Our MFA program has three outreach coordinators who work tirelessly to set up and facilitate partnerships with our South Bend neighbors. MFA students currently conduct writing groups and clubs at the Juvenile Justice Center, the Robinson Community Center, and local public elementary schools, with other plans in the works. Our outreach endeavors diversify and sharpen our teaching skills, affirm our commitment to the arts as service, and help us to learn from our neighbors about the special character, history, challenges and resilience of our vibrant city, South Bend.

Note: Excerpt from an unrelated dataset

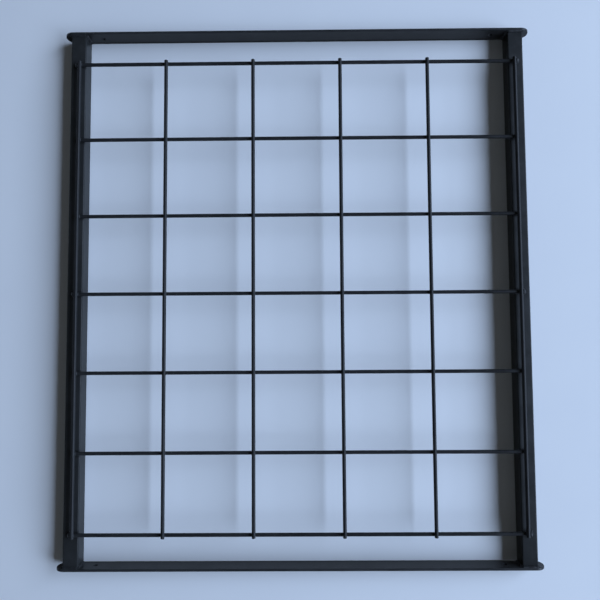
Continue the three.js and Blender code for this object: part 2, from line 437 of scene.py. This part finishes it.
def make_settled_dust():
    """Fine dust on faces that look upwards: the upward share of the face's own direction, thinned by a fine
    noise for the grains and a broad one for the drifts."""
    effect, given, result = new_effect(
        "settled_dust",
        [("Place", "NodeSocketVector", None), ("Amount", "NodeSocketFloat", 0.1)],
        [("Mask", "NodeSocketFloat")],
    )
    face = effect.nodes.new("ShaderNodeNewGeometry")
    parts = effect.nodes.new("ShaderNodeSeparateXYZ")
    effect.links.new(face.outputs["Normal"], parts.inputs["Vector"])
    upward = spread(effect, parts.outputs["Z"], *DUST_SLOPE_LIMITS)
    grains = noise(effect, given.outputs["Place"], GRAINS_PER_METRE, 6.0, 0.75)
    grains = spread(effect, grains, *GRAIN_LIMITS)
    drifts = noise(effect, given.outputs["Place"], DRIFTS_PER_METRE, 3.0)
    drifts = spread(effect, drifts, *DRIFT_LIMITS, THINNEST_DRIFT, 1.0)
    mask = maths(effect, "MULTIPLY", maths(effect, "MULTIPLY", upward, grains), drifts)
    mask = maths(effect, "MULTIPLY", mask, given.outputs["Amount"], clamp=True)
    effect.links.new(mask, result.inputs["Mask"])
    return effect


COAT_PEEL = make_coat_peel()
COAT_TONE = make_coat_tone()
EDGE_RUB = make_edge_rub()
SETTLED_DUST = make_settled_dust()
COAT_IOR = 1.42
COAT_SPECULAR_LEVEL = 0.20
RUB_DULLS_BY = 0.12
DUST_DULLS_BY = 0.6


def black_coat(name, deep, pale, shiny, dull, patches, dimples, dimple_depth, rub, dust, nibs=0.35):
    """Black baked coat on steel. Tone and gloss come from the cloudy patches, the worn edges show grey
    primer, and dust lies on upward faces. The dimples only bend the light."""
    material = bpy.data.materials.new(name)
    material.use_nodes = True
    tree = material.node_tree
    shader = tree.nodes["Principled BSDF"]
    shader.inputs["Metallic"].default_value = 0.0
    shader.inputs["IOR"].default_value = COAT_IOR
    shader.inputs["Specular IOR Level"].default_value = COAT_SPECULAR_LEVEL
    place = tree.nodes.new("ShaderNodeTexCoord").outputs["Object"]

    def placed(effect, **values):
        """One shared effect on this coat's own place, with its other sockets set by name."""
        node = tree.nodes.new("ShaderNodeGroup")
        node.node_tree = effect
        tree.links.new(place, node.inputs["Place"])
        for socket, value in values.items():
            node.inputs[socket.replace("_", " ")].default_value = value
        return node

    tone = placed(
        COAT_TONE,
        Deep_Colour=deep,
        Pale_Colour=pale,
        Patches_per_Metre=patches,
        Shiny_Roughness=shiny,
        Dull_Roughness=dull,
    )
    worn = placed(EDGE_RUB, Amount=rub)
    edge = tree.nodes.new("ShaderNodeAttribute")
    edge.attribute_name = "edge"
    tree.links.new(edge.outputs["Fac"], worn.inputs["Edge"])
    settled = placed(SETTLED_DUST, Amount=dust)
    peel = placed(COAT_PEEL, Dimples_per_Metre=dimples, Nibs=nibs)
    colour = blend_colours(tree, worn.outputs["Mask"], tone.outputs["Colour"], PRIMER_GREY)
    colour = blend_colours(tree, settled.outputs["Mask"], colour, DUST_GREY)
    tree.links.new(colour, shader.inputs["Base Color"])
    roughness = tone.outputs["Roughness"]
    roughness = maths(tree, "MULTIPLY_ADD", worn.outputs["Mask"], RUB_DULLS_BY, roughness)
    roughness = maths(tree, "MULTIPLY_ADD", settled.outputs["Mask"], DUST_DULLS_BY, roughness, clamp=True)
    tree.links.new(roughness, shader.inputs["Roughness"])
    bump = tree.nodes.new("ShaderNodeBump")
    bump.inputs["Distance"].default_value = dimple_depth
    tree.links.new(peel.outputs["Height"], bump.inputs["Height"])
    tree.links.new(bump.outputs["Normal"], shader.inputs["Normal"])
    return material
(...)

Our MFA program is home to The Notre Dame Review , Action Books, Revisions and The Bend. Many students and alumni participate in online journals and literary communities. Notre Dame is a great place to learn about the many ways 21st century writers publish and share their work as well as contribute to the conversation around contemporary writing taking place in print and on-line.
Fellowships and Awards
In addition to various small poetry and prose prizes for which graduate students can apply during the course of their two years here, we are proud to offer teaching fellowships in poetry and prose; the Nicholas Sparks Fellowship, an assistantship at the Notre Dame Review; an Action Books fellowship; and fellowships connected to outreach. All these fellowships are awarded by the faculty to incoming students upon their acceptance into the program.
The Sparks Summer Fellows Program offers internships at New York publishing houses and literary agencies. All enrolled students are eligible to apply.
We offer one post-degree fellowship, the Sparks Prize, a residency intended to support the writing of a prose manuscript. Any student in poetry or prose may compete for this residency in the Spring of their final year. The winner receives a stipend and remains in residency at Notre Dame for a third year while they complete their book. An outside judge selects the winner.